While a lot of people will probably favor one type of song or the other, Drive North features two slam dunks. Home Runs. Sure Bets. Two pieces of screamin’ good art that have come together to take over my life— “Miley” and “D’You Have a Car?”
”Miley” is a stoner punk love song with huge dynamic range. The almost whispered verse yields to the massive chorus –
“You bring the bleach, I’ll bring chlorine. We can dye our hair a color that nobody ever seen. You’re a national threat and you’re messing with my head. Cause Miley you’re a Punk Rock Queen.”
Anyone that has found themselves falling for someone weird, different, or dangerous (or is Miley Cyrus and -let’s be honest- those kinds of people are the hottest so everyone knows what I’m talking about) can identify with that.

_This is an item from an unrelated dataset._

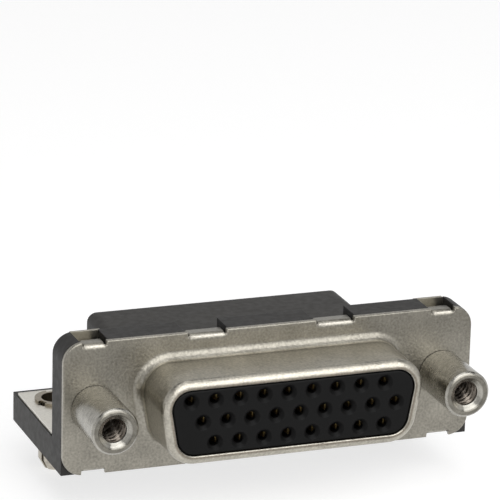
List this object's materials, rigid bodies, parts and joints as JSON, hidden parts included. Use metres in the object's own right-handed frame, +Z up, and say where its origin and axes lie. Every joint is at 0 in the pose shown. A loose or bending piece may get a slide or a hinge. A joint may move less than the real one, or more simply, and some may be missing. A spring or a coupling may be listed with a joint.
{
  "type": "d-sub connector",
  "caption": "Right-angle high-density D-shaped socket for a circuit board, with metal front shell, threaded standoffs, angle brackets, board locks and solder tails.",
  "frame": {"origin": "middle of the connector, at the foot of the front flange, in the plane of the board and of the flange's front face", "axes": "+X to the right as seen from the mating side, +Y from the mating side to the rear, +Z up off the board"},
  "size_m": [0.0392, 0.0215, 0.0162],
  "materials": {
    "shell_nickel": "satin",
    "insert_plastic": "satin",
    "housing_plastic": "satin",
    "spacer_plastic": "satin",
    "bracket_tin": "satin",
    "lock_tin": "satin",
    "standoff_nickel": "polished",
    "contact_gold": "satin"
  },
  "bodies": {
    "root": {"front_shell": "shell_nickel", "socket_insert": "insert_plastic", "housing": "housing_plastic", "pin_spacer": "spacer_plastic", "left_bracket": "bracket_tin", "right_bracket": "bracket_tin", "left_board_lock": "lock_tin", "right_board_lock": "lock_tin", "left_standoff": "standoff_nickel", "right_standoff": "standoff_nickel", "top_contact_1": "contact_gold", "top_contact_2": "contact_gold", "top_contact_3": "contact_gold", "top_contact_4": "contact_gold", "top_contact_5": "contact_gold", "top_contact_6": "contact_gold", "top_contact_7": "contact_gold", "top_contact_8": "contact_gold", "top_contact_9": "contact_gold", "middle_contact_1": "contact_gold", "middle_contact_2": "contact_gold", "middle_contact_3": "contact_gold", "middle_contact_4": "contact_gold", "middle_contact_5": "contact_gold", "middle_contact_6": "contact_gold", "middle_contact_7": "contact_gold", "middle_contact_8": "contact_gold", "middle_contact_9": "contact_gold", "bottom_contact_1": "contact_gold", "bottom_contact_2": "contact_gold", "bottom_contact_3": "contact_gold", "bottom_contact_4": "contact_gold", "bottom_contact_5": "contact_gold", "bottom_contact_6": "contact_gold", "bottom_contact_7": "contact_gold", "bottom_contact_8": "contact_gold"}
  },
  "joints": []
}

“Are you tired of waiting on some air to breathe? Are you tired of me?…D’you got a car? D’you got a set of keys? Tell me where you’re going, is there room for me?”
UUUUUUUUUGHHHH, Yeah I know it’s super awesome.
Both of these songs manage something that is very hard to do – something that is essential to punk music. They speak simply of feelings that everybody has in words that everybody can understand. What’s impressive is that they manage to stuff these songs with classic punk imagery and archetypes in a way that is new and exciting. They’re not singing about anything different than The Ramones did, but it’s still fresh. When you add in SWMRS’s use of electronics –loops, samples, synths and other effects—the end result is a unique and modern punk sound.
Now, if you’ll excuse me, I’m going to go dump a bottle of peroxide on my head and drive off into the night with my head out the window, blasting “D’You Have a Car?” until I run out of gas.